No es difícil ver, sin embargo, que una figura como Hebe Uhart abrió un camino alternativo para otro tipo de escrituras que hoy por suerte eclosionan (¿alguna vez asistiremos a una nueva contienda “Borges o Hebe”?): esa atención al mundo material, al modo en que se hacen las cosas, lo mismo que una escucha atenta de las hablas regionales y generacionales, conforman un modo de la escritura que algunxs contemporánexs como Inés Acevedo supieron hacer suyo. Luciana Pallero se podría inscribir tranquilamente en esa línea con su primera novela, La máquina de pelar manzanas, escrita desde esa experiencia de primera mano como cocinera (un trabajo que es su medio de vida) y con esa impronta de verdad, de sentidos atentos a lo inmediato, que solo lxs autorxs con las manos en la masa pueden otorgarle a un texto.

Esa máquina de pelar manzanas está descrita al principio de la novela por Ana, una narradora adolescente que vive en una pensión en Balvanera, cocina y sale a vender tortas por Palermo. La máquina es simple y sale 555 pesos, no es inalcanzable pero sin embargo está lejos de sus posibilidades y es fundamental para que Ana pueda economizar el tiempo y aumentar la productividad en el negocio. Ese trayecto diario entre Once y Palermo, tanto como la pensión adonde la protagonista alquila una pieza y comparte momentos con Arminda y Mery, una inmigrante boliviana, son aprovechados por Luciana Pallero para construir un mundo verosímil, barrial y solidario sin candor, de buscavidas y laburantes, en el que las diferencias de clase existen y funcionan, aunque no sean tan caricaturescas como en una telenovela de Thalía.

Pero si nombro a Thalía es a propósito: además de una prosa perfecta que se puede vincular fácilmente con la de Hebe Uhart, hay cierto tipo de relatos funcionando en la novela que tienen que ver con tradiciones más ninguneadas, quizás por femeninas.

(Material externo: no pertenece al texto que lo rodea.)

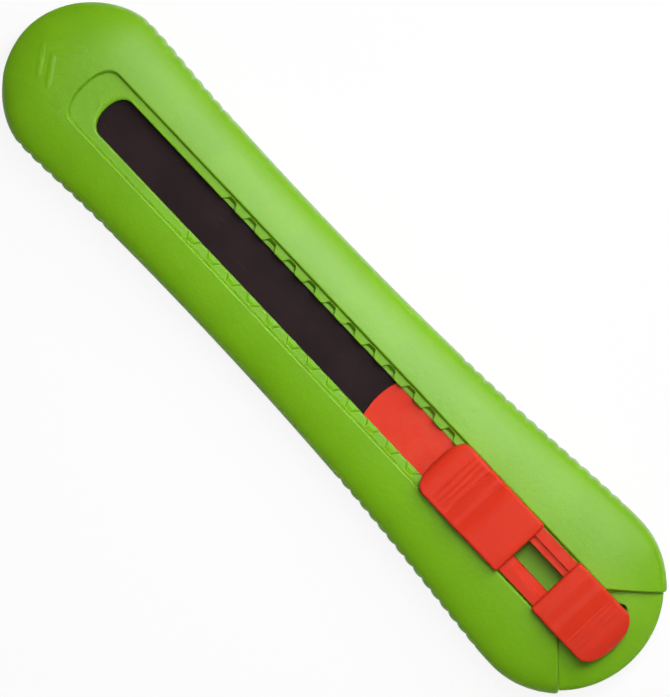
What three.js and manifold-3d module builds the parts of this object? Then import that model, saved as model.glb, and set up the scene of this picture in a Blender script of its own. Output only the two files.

Cuentos de hadas, telenovelas de chicas pobres que quieren salir adelante y se encuentran con el amor en el camino, o libros de cabecera de muchas como Mujercitas de Louisa Alcott, didácticos y feministas, que querían enseñar a las chicas una moral del trabajo y un espíritu independiente, aunque esas mismas chicas sintieran de grandes, por mil trampas sutiles, que debían renegar de toda esa parte de su formación: ese parece ser el espectro de materiales que la autora reúne en el cuerpo re joven de Ana, que además de trabajadora y linda sin saberlo es guarra, le gusta un poco de merca y boliche de vez en cuando, le encanta coger y en una oportunidad, a una agresión de un tipo por la calle responde a golpes de cadena.

Prima lejana de la pobre encantadora y vivaz, un poco varonera, que supieron encarnar Thalía y Natalia Oreiro (pero también de esas chicas hacendosas y optimistas que abundan en las películas de Hayao Miyazaki, que están solas sin sentir ningún tipo de desamparo porque se sienten a gusto en la calle, tendiendo lazos con gente que no es de su familia), Ana logra compenetrar a lxs lectxrs con su mundo de tortas, tiempos de horneado y harinas, porque lo que despliega su voz narrativa es un orden material, duramente conquistado y disfrutable –desde el olor de manzanas, canela y almendras hasta el brillo de una bicicleta pintada a fuego que mirada de cerca parece tener “galaxias verdes”– del que tanto depende.